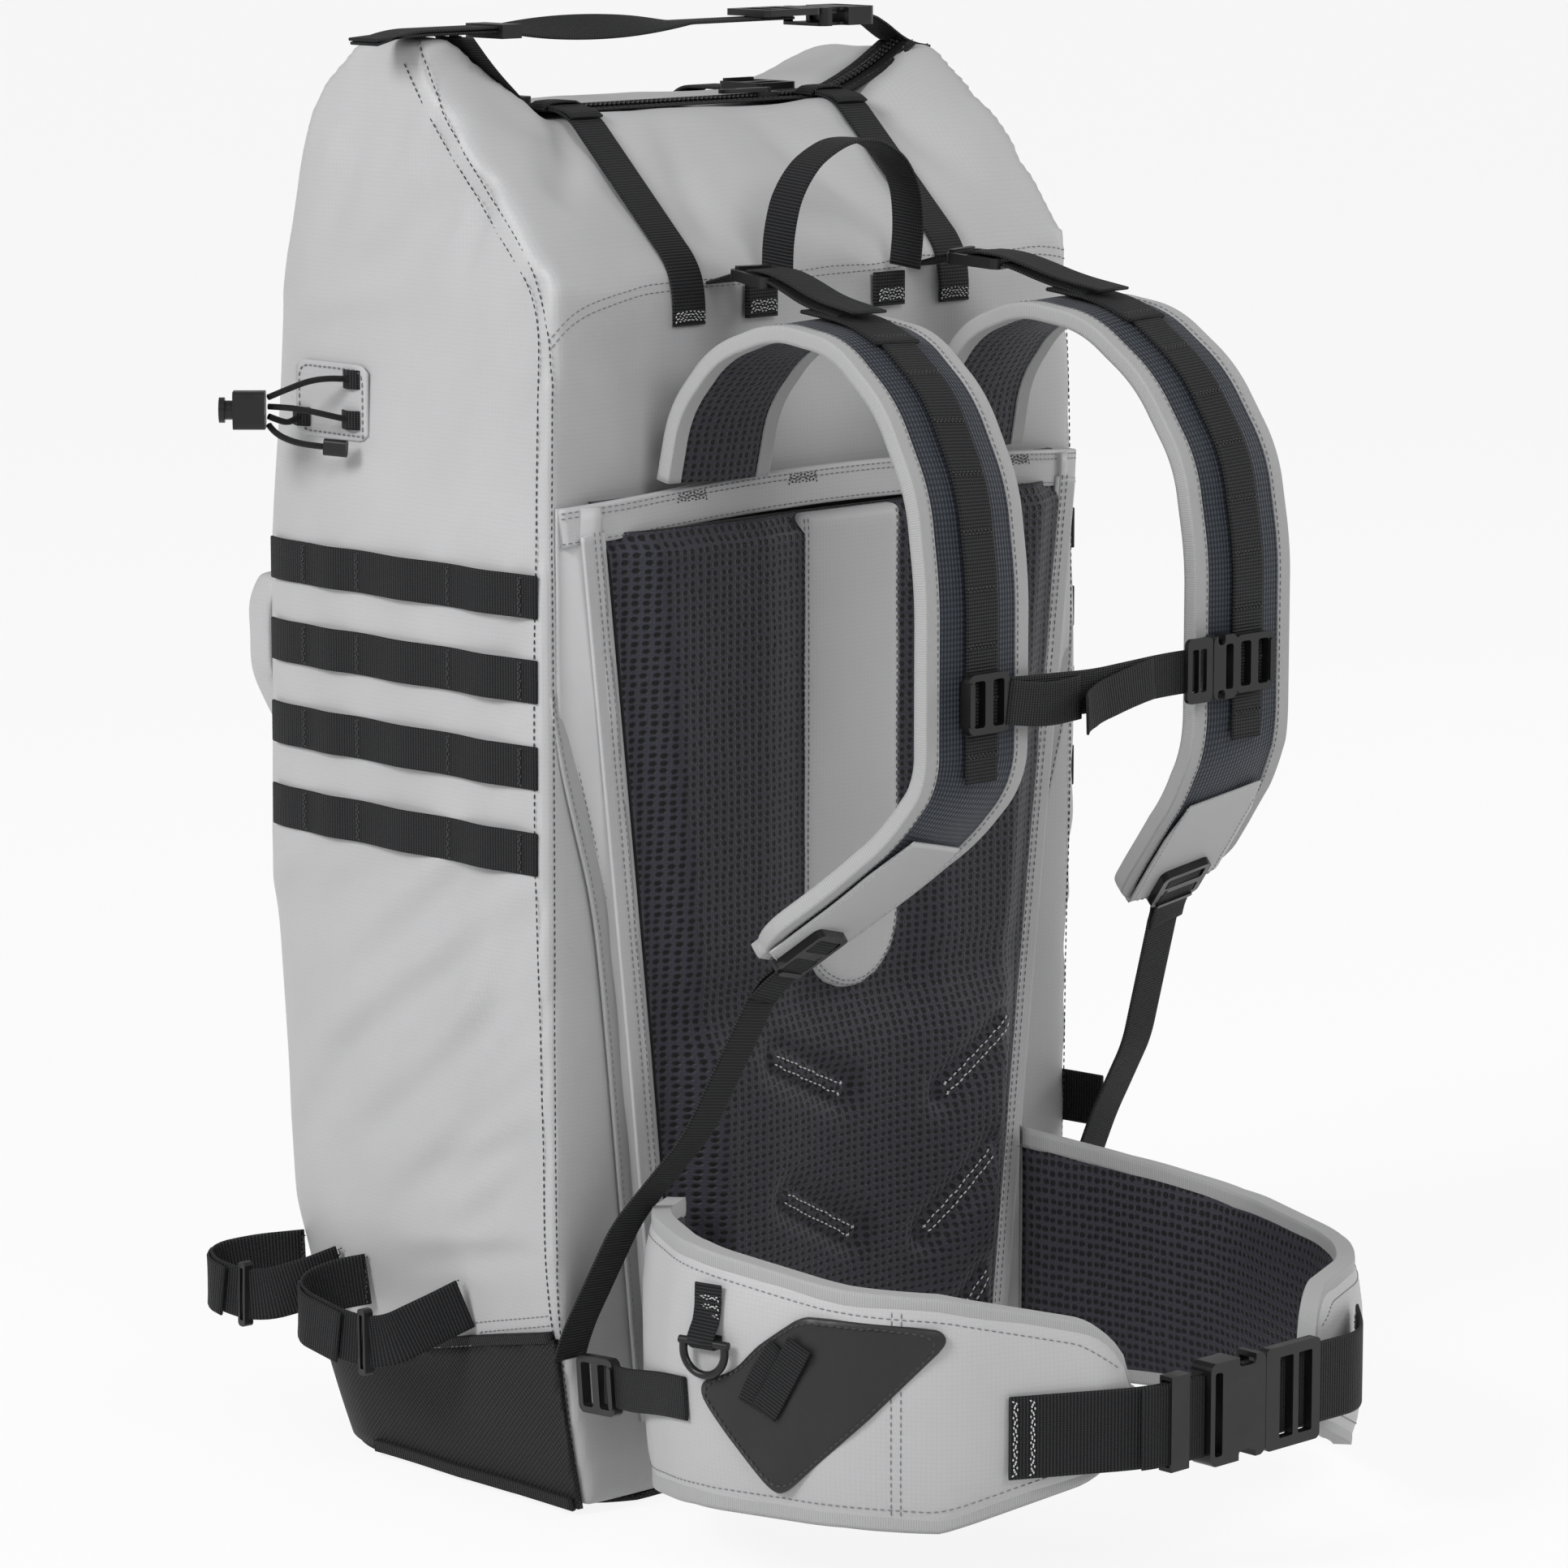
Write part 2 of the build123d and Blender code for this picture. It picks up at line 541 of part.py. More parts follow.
# Gear ring: a D of round bar whose straight side turns in a webbing tab.
RING_BAR = 1.9
RING_U = 13.0
RING_Z = 116.0
RING_LIFT = 4.4
RING_HALF = 11.0
ring_axis = Plane(origin=POCKET_PLANE.from_local_coords(Vector(RING_U, RING_Z, RING_LIFT)),
                  x_dir=pocket_out, z_dir=pocket_run)
with BuildPart() as gear_ring_tab:
    with BuildSketch(ring_axis):
        Circle(RING_BAR + GAP + 1.6)
    extrude(amount=7, both=True)
    with BuildSketch(POCKET_PLANE):
        with Locations((RING_U, RING_Z + 14)):
            Rectangle(14, 26)
    extrude(amount=2.4)
    with BuildSketch(ring_axis):
        Circle(RING_BAR + GAP)
    extrude(amount=8, both=True, mode=Mode.SUBTRACT)
save(gear_ring_tab, "gear_ring_tab")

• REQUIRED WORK
Output the full listing exactly as it stands.

• RESULT OF THE TASK
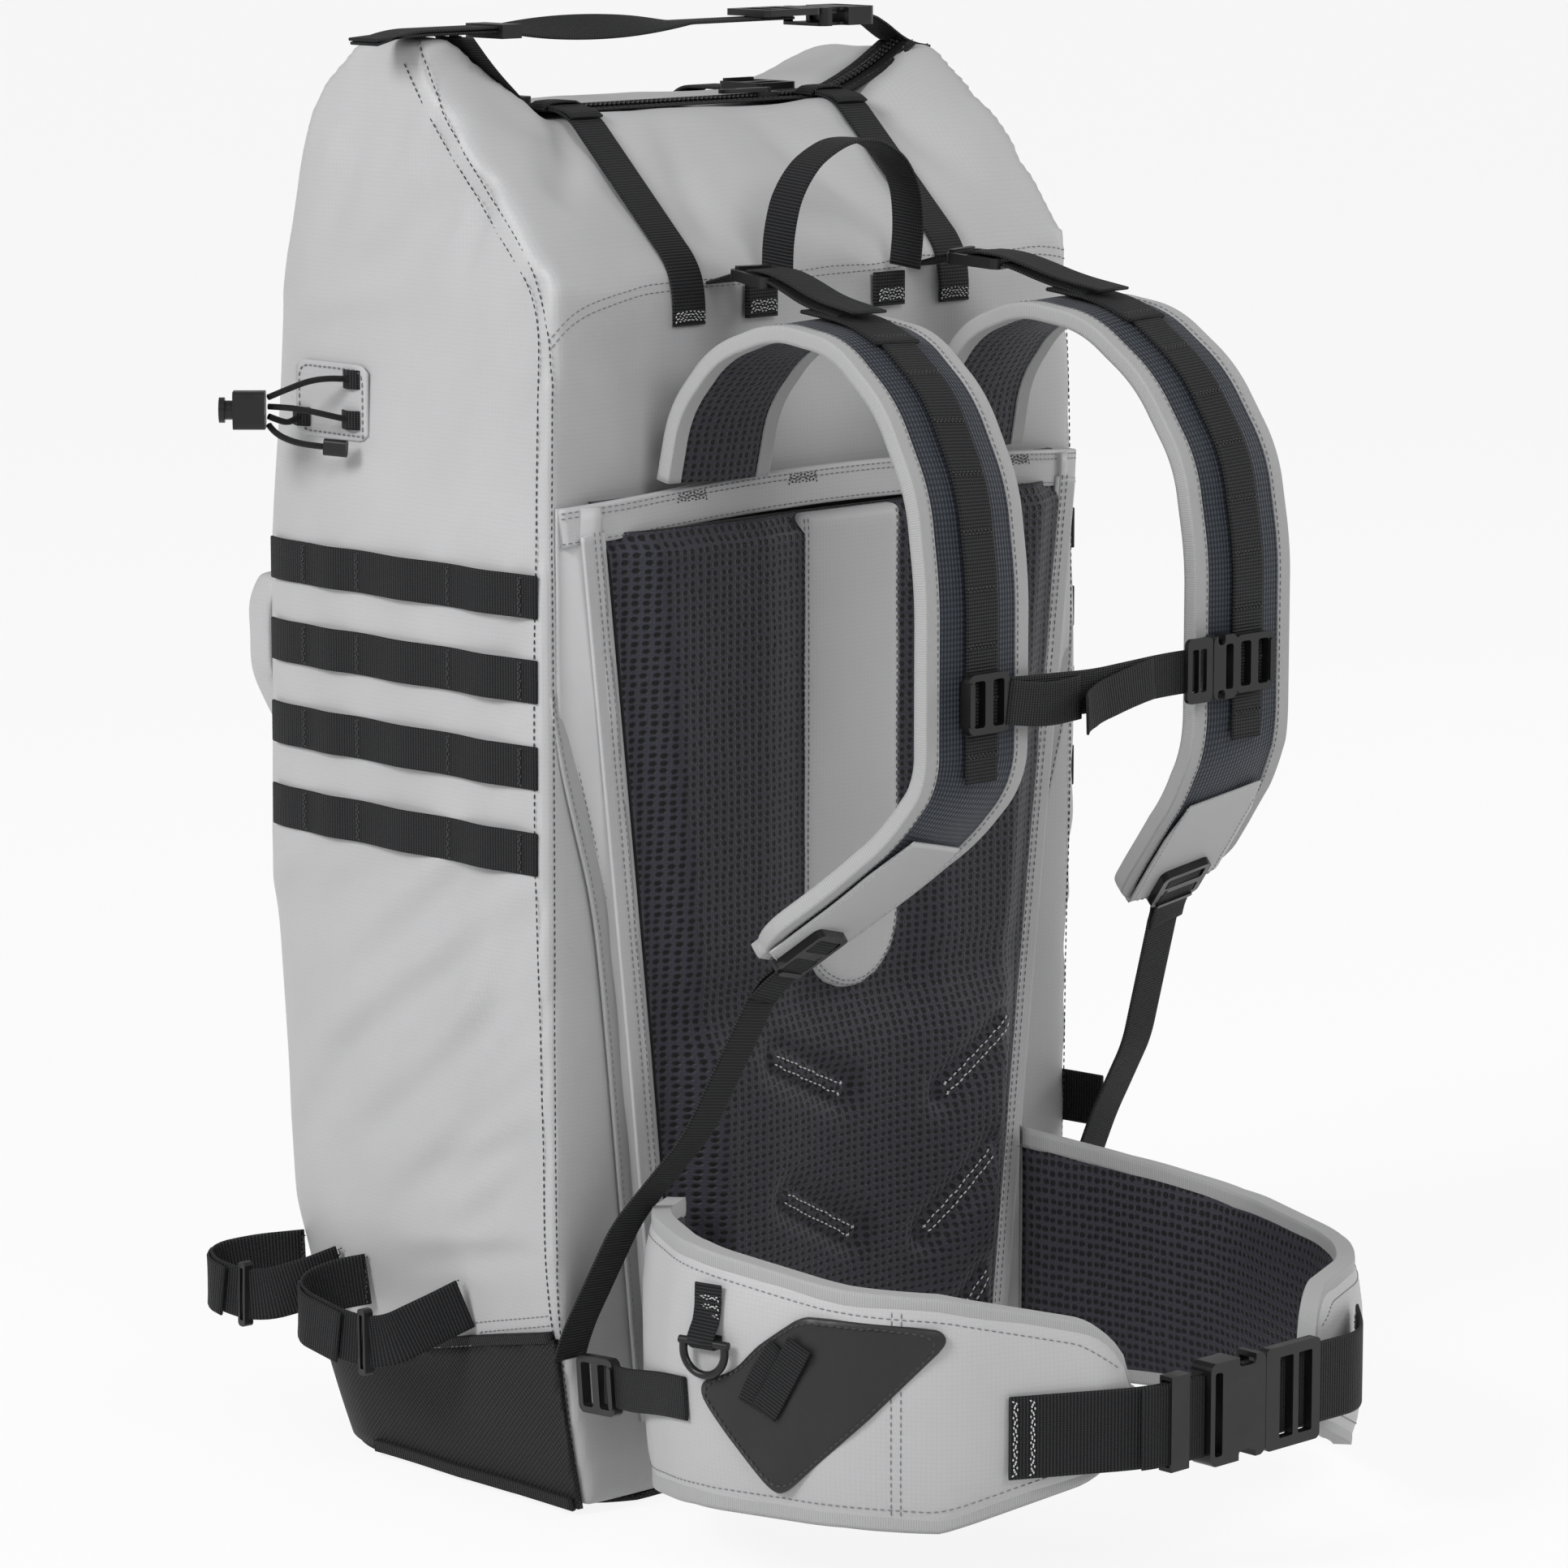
Write part 2 of the build123d and Blender code for this picture. It picks up at line 541 of part.py. More parts follow.
# Gear ring: a D of round bar whose straight side turns in a webbing tab.
RING_BAR = 1.9
RING_U = 13.0
RING_Z = 116.0
RING_LIFT = 4.4
RING_HALF = 11.0
ring_axis = Plane(origin=POCKET_PLANE.from_local_coords(Vector(RING_U, RING_Z, RING_LIFT)),
                  x_dir=pocket_out, z_dir=pocket_run)
with BuildPart() as gear_ring_tab:
    with BuildSketch(ring_axis):
        Circle(RING_BAR + GAP + 1.6)
    extrude(amount=7, both=True)
    with BuildSketch(POCKET_PLANE):
        with Locations((RING_U, RING_Z + 14)):
            Rectangle(14, 26)
    extrude(amount=2.4)
    with BuildSketch(ring_axis):
        Circle(RING_BAR + GAP)
    extrude(amount=8, both=True, mode=Mode.SUBTRACT)
save(gear_ring_tab, "gear_ring_tab")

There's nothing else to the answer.